Today's LLPA fix is not the first


Today's LLPA fix is not the first

Anyone who closely follows the machinations of Loan Level Private Adjustments (LLPAs) sometimes implemented by the Federal Housing Finance Agency – and that’s a relative few among us – knew the reasons behind upcoming changes taking effect today, but today's LLPA fix is not the first. This exclusive club (think loan originators) also knew of other recent overhauls to the upfront fee structure as it relates to mortgages. Rebecca Richardson of UMortgage in Charlotte, N.C. is among the cognoscenti, the rare breed who really dig into the minute details of mortgage. And why not? As she describes, with a measure of self-deprecation, in an aside during one of her video primers in

“Mortgage Mentor” persona: “By the way, I don’t think that little girls dream of being mortgage brokers, but I do think the fact that middle school algebra made my brain happy and had ‘talks too much’ in my report card was serious foreshadowing.”

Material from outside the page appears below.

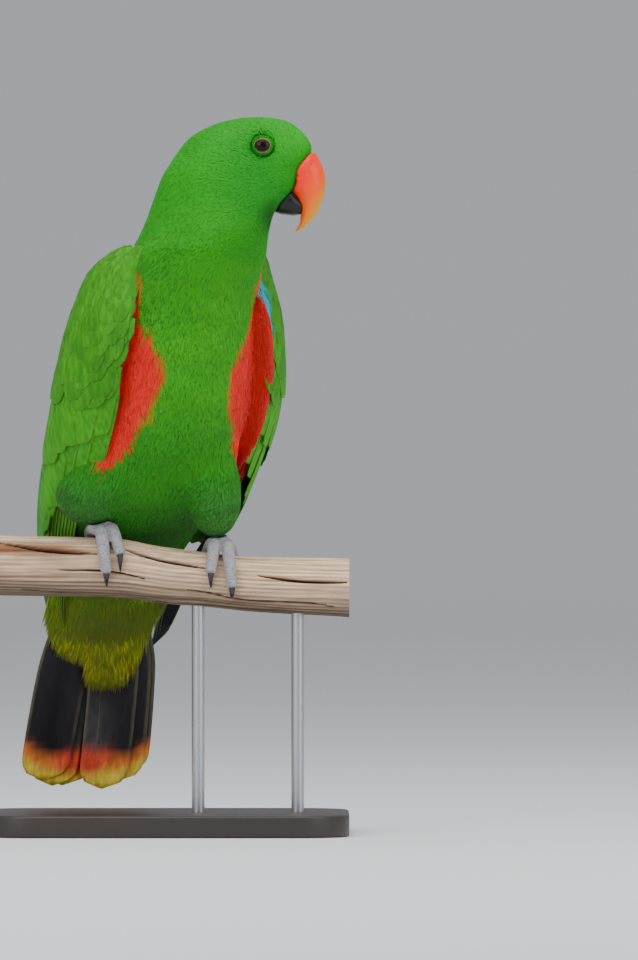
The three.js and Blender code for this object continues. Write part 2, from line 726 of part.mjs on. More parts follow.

And we’re back. Starting today, upfront fees for loans backed by Fannie Mae and Freddie Mac will change toward making the chart more equitable as it relates to borrowers’ credit scores and down payment sizes. The change is largely to close a loophole that gave some in the “sweet spot” between those putting down 15% to 19% down payment – augmented with a nominal amount of mortgage insurance – better rates than those putting down, say 25%.


Both Richardson and colleague Nate Fein of UMortgage in Pensacola broke down the details in a previous interview with Mortgage Professional America. To put the issue in greater context, they reminded of the last significant LLPA overhaul related to second homes.